SignedThomas A. Scott
The following article appeared in the Sydney Gazette–
In the abortive defence which he presented to the Court, my public character and conduct, as regarded the treatment of the prisoners under my superintendence, was most falsely impugned. With the enlightened and discerning characters who were present on the occasion, I do not apprehend the smallest fear that they conceived an idea, in consequence of Goff’s statements, that would in any way, militate against me. Yet, as erroneous conclusions may by some be entertained against me, I wish briefly to state, that so far as consistency and my duty towards Government permitted, it has always been my utmost wish and study to ameliorate the fallen state of the men under my immediate charge.

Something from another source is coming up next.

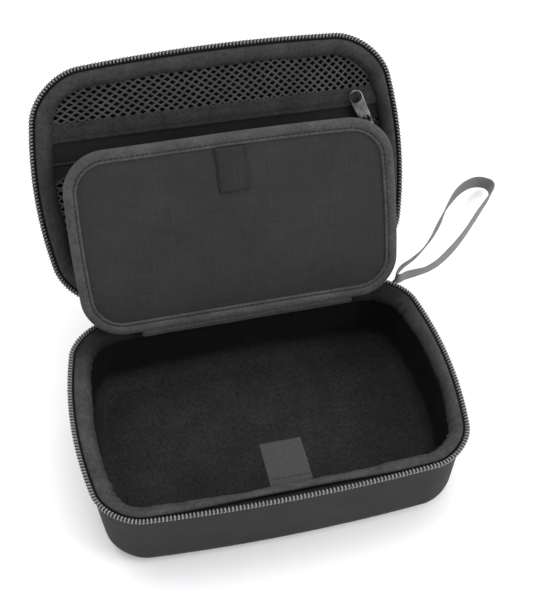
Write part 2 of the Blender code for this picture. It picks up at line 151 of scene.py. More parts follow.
def resample(points, count, closed):
    p = np.asarray(points, float)
    if closed:
        p = np.vstack([p, p[:1]])
    run = run_of(p)
    at = np.linspace(0, run[-1], count + 1 if closed else count)
    made = np.stack([np.interp(at, run, p[:, k]) for k in range(p.shape[1])], axis=1)
    return made[:-1] if closed else made


def tangents(p, closed):
    if closed:
        t = np.roll(p, -1, 0) - np.roll(p, 1, 0)
    else:
        t = np.gradient(p, axis=0)
    return t / np.maximum(np.linalg.norm(t, axis=1, keepdims=True), 1e-9)


def inward(p, closed=True):
    t = tangents(p, closed)
    return np.c_[-t[:, 1], t[:, 0]]


def rim(corner):
    return resample(outline(CASE_WIDTH, CASE_DEPTH, corner, SIDE_BOW, FRONT_BOW), RIM_POINTS, True)


def zip_path(corner):
    """The rim without its back side."""
    dense = outline(CASE_WIDTH, CASE_DEPTH, corner, SIDE_BOW, FRONT_BOW)
    return resample(dense[:len(dense) - SIDE_STEPS + 1], RIM_POINTS, False)


def ring(path, normal, distance, level):
    """A path moved inwards and put at a level; both may vary along it."""
    n = len(path)
    d, z = np.broadcast_to(distance, n), np.broadcast_to(level, n)
    return np.c_[path + normal * d[:, None], z]


def wave(path, spots):
    """A smooth irregular ripple along a path, from (waves, amount, phase) rows."""
    t = np.arange(len(path)) / len(path) * 2 * math.pi
    return sum(amount * np.sin(waves * t + phase) for waves, amount, phase in spots)


# ---------------------------------------- meshes
def make(name, verts, faces, material, body, nodes=(), uv=None, solid=True, auto=None):
    """A new smooth piece in the row frame, with its finish, its body and the CAD nodes it replaces."""
    data = bpy.data.meshes.new(name)
    data.from_pydata((np.asarray(verts) * MM).tolist(), [], [tuple(map(int, f)) for f in faces])
    if uv is not None:
        layer = data.uv_layers.new(name="cloth")
        layer.data.foreach_set("uv", np.asarray(uv, np.float32).ravel())
    if solid:
        build = bmesh.new()
        build.from_mesh(data)
        bmesh.ops.recalc_face_normals(build, faces=build.faces)
        build.to_mesh(data)
        build.free()
    for face in data.polygons:
        face.use_smooth = True
    data.validate()
    piece = bpy.data.objects.new(name, data)
    bpy.context.scene.collection.objects.link(piece)
    data.materials.append(material)
    if auto is not None:
        data.set_sharp_from_angle(angle=math.radians(auto))
    if body:
        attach(piece, body)
    if nodes:
        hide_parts(*nodes)
    return piece


def grid_faces(m, n, wrap_rows, wrap_columns):
    i, k = np.meshgrid(np.arange(m if wrap_rows else m - 1),
                       np.arange(n if wrap_columns else n - 1), indexing="ij")
    i, k = i.ravel(), k.ravel()
    a = i * n + k
    b = i * n + (k + 1) % n
    c = ((i + 1) % m) * n + (k + 1) % n
    d = ((i + 1) % m) * n + k
    corners = np.stack([i, k, i, k + 1, i + 1, k + 1, i + 1, k], axis=1).reshape(-1, 4, 2)
    return np.stack([a, b, c, d], axis=1), corners


def skin(name, rows, at, material, body, nodes=(), loop=False, around=True, flat=False):
    """A surface through rows of points. loop closes the rows on each other, around each row.

    Its cloth coordinates run along and across the rows, or follow x and y when flat.
    """
    P = np.array([np.asarray(r, float) for r in rows])
    m, n = P.shape[:2]
    faces, corners = grid_faces(m, n, loop, around)
    along = P[m // 2]
    u = run_of(along)
    u = np.append(u, u[-1] + np.linalg.norm(along[0] - along[-1]))
    across = np.linalg.norm(np.diff(P, axis=0), axis=2).mean(1)
    v = np.concatenate([[0], np.cumsum(across)])
    v = np.append(v, v[-1] + np.linalg.norm(P[-1] - P[0], axis=1).mean())
    uv = [np.stack([u[corners[:, :, 1]], v[corners[:, :, 0]]], axis=2).reshape(-1, 2)]
    polygons = [tuple(f) for f in faces]
    if around and not loop:
        polygons += [tuple(range(n)), tuple(range((m - 1) * n, m * n))]
        uv += [P[0, :, :2], P[-1, :, :2]]
    if loop and not around:
        ends = [[i * n for i in range(m)], [i * n + n - 1 for i in range(m)]]
        polygons += [tuple(e) for e in ends]
        uv += [np.zeros((m, 2)), np.zeros((m, 2))]
    uv = np.concatenate(uv)
    if flat:
        uv = P.reshape(-1, 3)[np.concatenate([np.array(f) for f in polygons]), :2]
    return make(name, at(P.reshape(-1, 3)), polygons, material, body, nodes, uv)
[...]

My system has and will continue to be such, as to visit the deserving and well behave, with rewards and comforts, which I believe no other crown prisoners enjoy; these I have effected at a very considerable expense; and, in consequence of what has been stated, it affords me pleasure to relate this fact; that the Commandant has frequently and publicly been pleased to bestow upon me the most flattering commendations for the healthy, clean, and orderly state of the whole of the prisoners attached to the plantation establishment, and for the unusually little trouble he has with them in his Magisterial duties. It is true that they have to work hard, yet notwithstanding this fact, the greatest punishment for them would be in being discharged from the establishment. Had any improprieties existed in my treatment of the men, such conduct would have speedily come to the knowledge of the Commandant, who frequently visits the station, and in whose immediate charge and care all the prisoners at Port Macquarie are placed, and who would not have been so remiss in his public duty as to neglect to restrain such irregularities, which I am confidently proud in asserting, have no other ground to support them, than the accusations of a man the most degraded and infamous.